Operator (participant)
Thank you. Ladies and gentlemen, we will now begin the question and answer session. Should you have a question, please press the star followed by the one on your touchtone phone. You will hear a prompt that your hand has been raised. Should you wish to decline from the polling process, please press the star followed by the two. If you're using a speakerphone, please lift the handset before pressing any keys. One moment, please, for your first question. Your first question comes from Erik Zwick from Lucid Capital Markets. Please go ahead.
Erik Zwick (Analyst)
Thanks. Good morning, guys.
Jonathan Cohen (CEO)
Morning, Erik.
Erik Zwick (Analyst)
Hey, Jonathan. Wanted to start with maybe a question. You noted the nice net portfolio growth in the quarter, and I think one of the stronger quarters of purchase activities you had in a while. So wondering if you could just talk maybe a little bit about what types of investments you found attractive during the quarter, maybe a little bit of kind of color into what you added to the portfolio.
Jonathan Cohen (CEO)
Sure. We'll present the answer to that question, Erik, in essentially two parts. The first with Joe Kupka on the CLO side of the book, and the second on the leveraged loan side. Joe?
Joe Kupka (Managing Director)
Hey, Erik. Yeah, so we were able to purchase a couple CLO equity pieces. They were both long-dated. Top-tier managers that we felt good about. Steady, predictable cash flow that we expect to hold for quite a while, just similar to what we've done in the past, just good. Relative value, long-dated CLO equity.
Jonathan Cohen (CEO)
As you know, Erik, from our perspective, the best hedge in this asset class really is duration. The longer the reinvestment period, the greater we think everything else held constant, should be the level of protection against economic dislocation or financial markets disruption. Kevin?
Kevin Yonon (MD and Portfolio Manager)
Sure. And on the loan side, we had a fairly active quarter focused sort of in two parts. First is mostly on sort of relatively higher quality credits with lower spreads in the market, but that generate decent yield to maturities, as well as some opportunistic trades, which are somewhat less liquid names, where you're able to capture a bit more spread at prices below par.
Erik Zwick (Analyst)
Thanks. I appreciate the call from all three of you there. Maybe kind of turning that question to looking forward a little bit now as you look at your pipeline for potential new additions here in 4Q, what is that split looking at maybe between CLO and loans and then yield activity? Or kind of what does the yield look like in a portfolio relative to maybe kind of current average portfolio yield?
Jonathan Cohen (CEO)
Sure, Erik. As of our reporting date, we are. We've hit the maximum in terms of our ability to add additional CLO equity without rotating the portfolio.

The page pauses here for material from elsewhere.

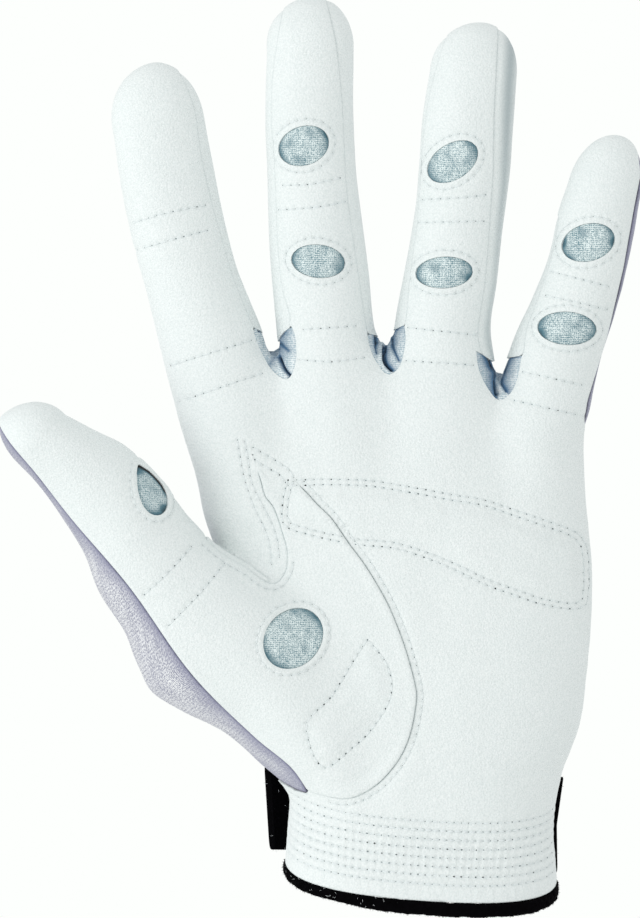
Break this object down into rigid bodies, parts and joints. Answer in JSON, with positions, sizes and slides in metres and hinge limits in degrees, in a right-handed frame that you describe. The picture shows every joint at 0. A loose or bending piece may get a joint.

From a portfolio management perspective, I think you could reasonably assume that any additional purchases on the CLO equity or junior debt tranche side of the book are going to be accompanied by appropriate levels of sales. In terms of what we're seeing in the new issue and secondary market on the leveraged loan book, Kevin?
Kevin Yonon (MD and Portfolio Manager)
Sure. We will continue to focus both on the primary and secondary market for leveraged loans. On the primary side, from our perspective in terms of what's interesting, it's been a bit of a slower market. More sort of higher quality, much lower spread credits are out there participating in the primary. I would anticipate, just as kind of has happened over the last many quarters, that we focus more on the secondary market and more on situations where you're less sort of liquid credits in the secondary market where we can capture a bit more spread. And just given the way the sort of loan market's been trading, we can capture a lot of these at par or below at this point, which just presents a decent opportunity for us going forward.
Erik Zwick (Analyst)
Thanks. Switching gears a little bit, I noticed the cash and equivalents balance at the end of the quarter moved up to $51 million. Looks like it's a little bit higher than it's been in the past. Anything to take note of there? Is that more just kind of a timing issue?
Jonathan Cohen (CEO)
I think it's principally timing as a result, Erik, of the ATM issuances.
Erik Zwick (Analyst)
Got it. That makes sense. Kind of curious, given that the level at which the stock is trading today and there's some preferences for institutional investors to have stock they invest in have higher prices, have you given any thought to a reverse stock split similar to what we did at Oxford Lane?
Jonathan Cohen (CEO)
We like to think, Erik, that we're giving thought to any viable idea on a continuous basis.
Erik Zwick (Analyst)
Makes sense. Last one for me, and then I'll step aside. It's been a couple of quarters now since the NII has covered the dividend. Just curious from your seat, what levers do you have at your disposal on either the income or expense side to improve the run rate of NII in the near to midterm?
Jonathan Cohen (CEO)
We're running a relatively lightly levered portfolio at the moment relative to our statutory limitation. That's certainly one element that's probably worthy of consideration, but there are certainly others.
Erik Zwick (Analyst)
Got it. Jonathan, Kevin, Joe, I appreciate all the commentary today. That's it for me.
Jonathan Cohen (CEO)
Thank you, Erik, very much. Thank you.
Operator (participant)
If there are no further questions at this time, I will now turn the call over to Jonathan Cohen. Please continue.
Jonathan Cohen (CEO)
We'd like to thank everybody on the call and listening on the replay for their interest and for their participation. We look forward to speaking to you again soon. Thanks very much.
Operator (participant)
Ladies and gentlemen, this concludes today's conference call. Thank you for your participation. You may now disconnect.